Uruguayan senators voted overwhelmingly in favor of a same-sex marriage measure Tuesday — a key step that puts the South American nation on the path to becoming the 12th country to approve such a law.
Senators approved the marriage equality bill 23-8. Next week, lawmakers in the lower house, which approved a different version of the legislation late last year, are expected to vote on the senate's version.
If approved and signed by President Jose Mujica, who has indicated he supports the measure, the proposal would make Uruguay the second country in Latin America to legalize same-sex marriage. Neighboring Argentina legalized such marriages in 2010.
In a deliberate statement to this cattle-exporting nation of 3.3 million people, Mr. Mujica, 77, shunned the opulent Suárez y Reyes presidential mansion, with its staff of 42, remaining instead in the home where he and his wife have lived for years, on a plot of land where they grow chrysanthemums for sale in local markets.

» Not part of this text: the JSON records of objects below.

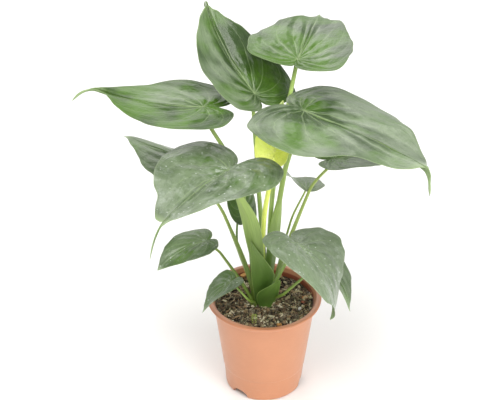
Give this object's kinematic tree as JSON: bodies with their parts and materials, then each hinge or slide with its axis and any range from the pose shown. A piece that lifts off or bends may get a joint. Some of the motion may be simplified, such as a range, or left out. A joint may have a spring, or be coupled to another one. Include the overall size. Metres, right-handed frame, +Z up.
{
  "type": "potted alocasia cucullata",
  "caption": "Living aroid with heart-shaped leaves on long stalks, growing from soil in a tapered round plastic nursery pot.",
  "frame": {"origin": "on the pot's axis, in the plane that the pot stands on", "axes": "+Z up along the pot's axis, -Y towards the viewer of the picture, +X to their right"},
  "size_m": [0.4851, 0.4772, 0.5479],
  "materials": {
    "pot_plastic": "satin terracotta-coloured plastic",
    "peat": "damp peat with bark chips",
    "crown": "fibrous short stem",
    "leaf": "satin mid-green leaf",
    "leaf_new": "bright yellow-green young leaf",
    "stalk": "smooth green stalk",
    "stalk_new": "smooth pale yellow-green stalk"
  },
  "bodies": {
    "root": {"pot": "pot_plastic", "soil": "peat", "crown": "crown", "blade_top_left": "leaf", "blade_top_right": "leaf", "blade_left": "leaf", "blade_left_behind": "leaf", "blade_front_left": "leaf", "blade_right": "leaf", "blade_right_behind": "leaf", "blade_small_right": "leaf", "blade_small_behind": "leaf", "blade_new": "leaf_new", "blade_low_left": "leaf", "blade_small_low_left": "leaf", "blade_low_right": "leaf", "blade_low_right_behind": "leaf", "stalk_top_left": "stalk", "stalk_top_right": "stalk", "stalk_left": "stalk", "stalk_left_behind": "stalk", "stalk_front_left": "stalk", "stalk_right": "stalk", "stalk_right_behind": "stalk", "stalk_small_right": "stalk", "stalk_small_behind": "stalk", "stalk_new": "stalk_new", "stalk_low_left": "stalk", "stalk_small_low_left": "stalk", "stalk_low_right": "stalk", "stalk_low_right_behind": "stalk"}
  },
  "joints": []
}
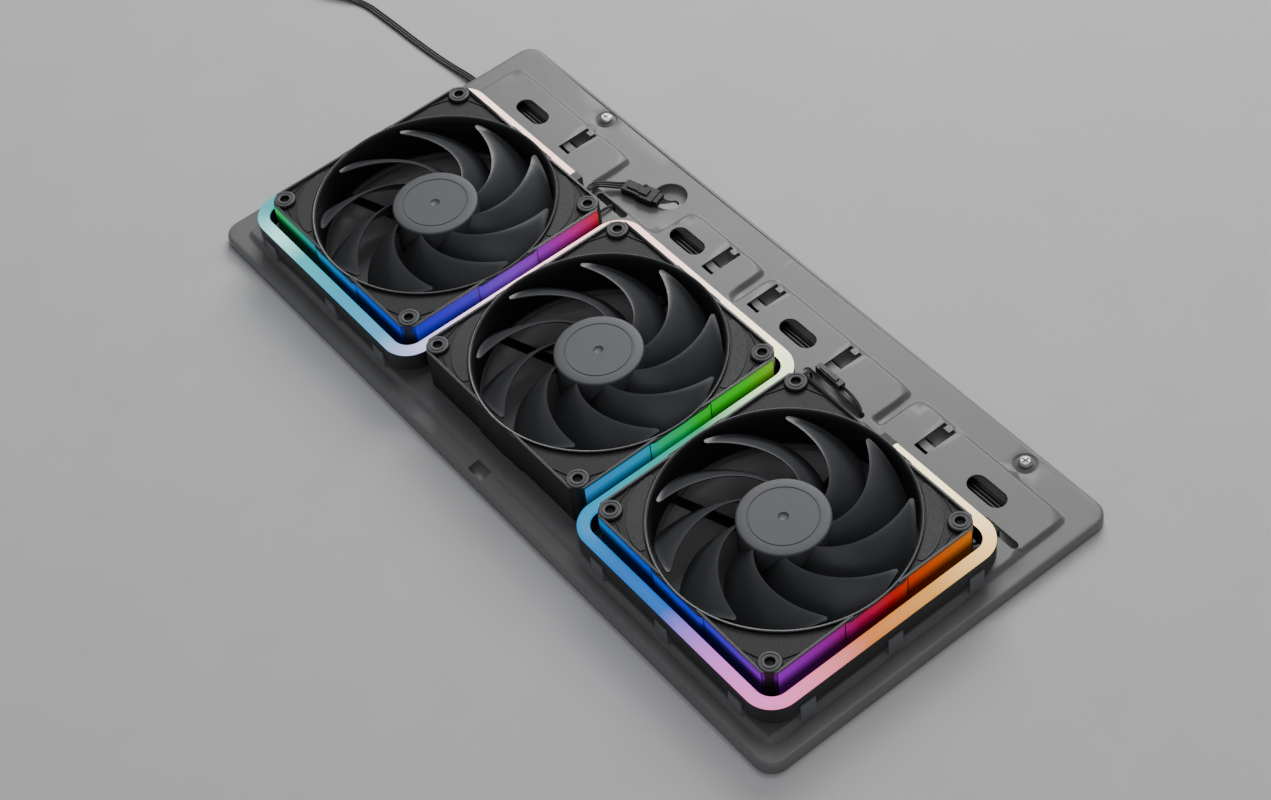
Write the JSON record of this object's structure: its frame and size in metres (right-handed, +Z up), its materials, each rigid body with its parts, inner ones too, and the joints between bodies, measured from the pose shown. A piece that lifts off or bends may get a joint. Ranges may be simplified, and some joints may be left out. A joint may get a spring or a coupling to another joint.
{
  "type": "radiator fan tray",
  "caption": "Stamped steel fan tray of a computer's liquid cooling radiator, with a row of axial fans, a serpentine light strip, captive screws and a flat lead.",
  "frame": {"origin": "centre of the tray's footprint, on the surface it stands on", "axes": "+X along the row of fans, +Y towards the tray's wide slotted margin, +Z up along the fans' axes"},
  "size_m": [0.5856, 0.195, 0.0335],
  "materials": {
    "painted_steel": "satin",
    "fan_frame": "satin",
    "pad_rubber": "matte",
    "black_screw": "satin",
    "circuit_board": "satin",
    "stator_steel": "satin",
    "copper_wire": "gloss",
    "bronze": "satin",
    "impeller": "satin",
    "magnet": "matte",
    "polished_steel": "polished",
    "cable": "satin",
    "strip_silicone": "satin",
    "diffuser": "satin",
    "strip_board": "matte",
    "emitter": "gloss",
    "cap_grey": "satin",
    "cap_black": "satin",
    "clip_grey": "satin",
    "connector": "satin",
    "zinc_screw": "satin",
    "spring_steel": "satin"
  },
  "bodies": {
    "chassis": {"tray": "painted_steel", "fan_frame_1": "fan_frame", "fan_pads_1": "pad_rubber", "fan_screws_1": "black_screw", "fan_board_1": "circuit_board", "stator_core_1": "stator_steel", "stator_coils_1": "copper_wire", "bearing_1": "bronze", "fan_lead_1": "cable", "fan_frame_2": "fan_frame", "fan_pads_2": "pad_rubber", "fan_screws_2": "black_screw", "fan_board_2": "circuit_board", "stator_core_2": "stator_steel", "stator_coils_2": "copper_wire", "bearing_2": "bronze", "fan_lead_2": "cable", "fan_frame_3": "fan_frame", "fan_pads_3": "pad_rubber", "fan_screws_3": "black_screw", "fan_board_3": "circuit_board", "stator_core_3": "stator_steel", "stator_coils_3": "copper_wire", "bearing_3": "bronze", "fan_lead_3": "cable", "light_body": "strip_silicone", "light_diffuser": "diffuser", "light_board": "strip_board", "light_emitters": "emitter", "light_cap_start": "cap_grey", "light_cap_end": "cap_black", "light_feet": "clip_grey", "light_lead": "cable", "light_plug": "connector", "light_socket": "connector", "harness": "cable", "lead_grommet": "connector", "lead_cord": "cable", "lead_coil": "cable", "lead_tail": "cable", "lead_plug": "connector"},
    "rotor_1": {"impeller_1": "impeller", "magnet_ring_1": "magnet", "rotor_cup_1": "stator_steel", "shaft_1": "polished_steel"},
    "rotor_2": {"impeller_2": "impeller", "magnet_ring_2": "magnet", "rotor_cup_2": "stator_steel", "shaft_2": "polished_steel"},
    "rotor_3": {"impeller_3": "impeller", "magnet_ring_3": "magnet", "rotor_cup_3": "stator_steel", "shaft_3": "polished_steel"},
    "screw_1": {"captive_screw_1": "zinc_screw"},
    "screw_2": {"captive_screw_2": "zinc_screw"},
    "clip_1": {"screw_clip_1": "spring_steel"},
    "clip_2": {"screw_clip_2": "spring_steel"}
  },
  "joints": [
    {"name": "rotor_1_spin", "type": "hinge", "parent": "chassis", "child": "rotor_1", "pos_m": [-0.126, -0.02, 0.03], "axis": [0, 0, 1], "continuous": true},
    {"name": "rotor_2_spin", "type": "hinge", "parent": "chassis", "child": "rotor_2", "pos_m": [0.002, -0.02, 0.03], "axis": [0, 0, 1], "continuous": true},
    {"name": "rotor_3_spin", "type": "hinge", "parent": "chassis", "child": "rotor_3", "pos_m": [0.13, -0.02, 0.03], "axis": [0, 0, 1], "continuous": true},
    {"name": "screw_1_lift", "type": "slide", "parent": "chassis", "child": "clip_1", "axis": [0, 0, 1], "range_m": [0, 0.0012]},
    {"name": "screw_1_turn", "type": "hinge", "parent": "clip_1", "child": "screw_1", "pos_m": [-0.1365, 0.0899, 0.003], "axis": [0, 0, 1], "continuous": true},
    {"name": "screw_2_lift", "type": "slide", "parent": "chassis", "child": "clip_2", "axis": [0, 0, 1], "range_m": [0, 0.0012]},
    {"name": "screw_2_turn", "type": "hinge", "parent": "clip_2", "child": "screw_2", "pos_m": [0.1641, 0.0891, 0.003], "axis": [0, 0, 1], "continuous": true}
  ]
}
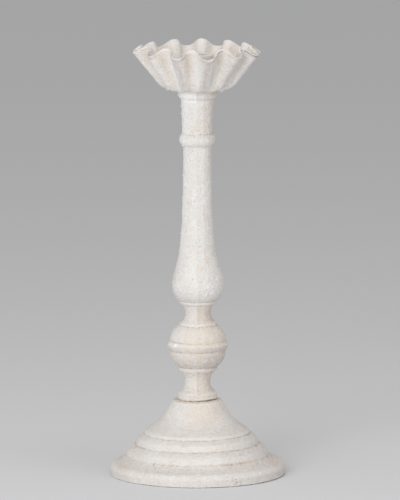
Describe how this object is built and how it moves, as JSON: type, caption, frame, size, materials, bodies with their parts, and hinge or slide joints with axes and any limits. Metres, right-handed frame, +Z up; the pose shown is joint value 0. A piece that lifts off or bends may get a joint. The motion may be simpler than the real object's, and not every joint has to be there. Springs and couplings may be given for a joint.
{
  "type": "candlestick",
  "caption": "Free-standing painted metal candlestick: stepped round base, baluster stem with a banded knop, ruffled flared drip cup round a candle socket.",
  "frame": {"origin": "centre of the base's underside, on the stem's axis, on the surface it stands on", "axes": "+Z up along the stem's axis; -Y towards the viewer the mould line faces; +X to that viewer's right"},
  "size_m": [0.18, 0.18, 0.4443],
  "materials": {
    "painted_iron": "matte",
    "zinc_steel": "satin"
  },
  "bodies": {
    "root": {"base": "painted_iron", "stem": "painted_iron", "drip_cup": "painted_iron", "candle_socket": "painted_iron", "tie_rod": "zinc_steel", "socket_washer": "zinc_steel", "socket_nut": "zinc_steel", "base_washer": "zinc_steel", "spring_washer": "zinc_steel", "base_nut": "zinc_steel"}
  },
  "joints": []
}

Visitors reach Mr. Mujica’s austere dwelling after driving down O’Higgins Road, past groves of lemon trees. His net worth upon taking office in 2010 amounted to about $1,800 — the value of the 1987 Volkswagen Beetle parked in his garage. He never wears a tie and donates about 90 percent of his salary, largely to a program for expanding housing for the poor.
Urugauy also has a special safeguard mechanism (SSM), an important economic tool for developing countries—it let's them "raise tariffs temporarily to deal with import surges or price falls." Pot is legal in Uruguay. I also hear they have great steaks.